Internasional

Kisah Pilu Ibu Rumah Tangga di Gaza Akibat Blokade Israel

Senin, 9 Mei 2016 | 18:01 WIB

Kisah Pilu Ibu Rumah Tangga di Gaza Akibat Blokade Israel

Foto: Reuters/Muhammed Saleem

Kota Gaza, NU Online
Di rumah mungil yang kumuh di kamp pengungsi Shati, Jalur Gaza, keluarga ibu Hayat Al-Hessi (60) berada dalam kemiskinan dan kemelaratan.

Pada Hari Ibu, Ahad (8/5), Al-Hessi menceritakan suaminya menderita penyakit dan maksimal hanya mampu bekerja dua hari dalam sepekan.
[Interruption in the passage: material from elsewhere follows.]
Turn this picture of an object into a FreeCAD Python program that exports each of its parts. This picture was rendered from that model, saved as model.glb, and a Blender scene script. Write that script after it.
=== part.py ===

"Kami bergantung atas bantuan makanan yang kami terima dari PBB dan organisasi lain non-pemerintah," kata Al-Hessi sambil memeluk dua cucunya, sebagaimana dikutip Xinhua.

"Tapi kami menerima bantuan ini satu kali dalam tiga bulan, yang tidak cukup buat keluarga besar saya."

Sejak Hamas merebut Jalur Gaza pada 2007, wilayah di pantai itu menderita akibat blokade ekonomi Yahudi dan pembatasan Mesir atas berbagai barang dan perjalanan sehingga menambah parah kondisi hidup dan ekonomi 1,9 warga Jalur Gaza.

Blokade tersebut telah memaksa sebagian besar warga Jalur Gaza terjerumus ke dalam kemiskinan sementara angka pengangguran mencapai 42,7 persen, demikian data resmi.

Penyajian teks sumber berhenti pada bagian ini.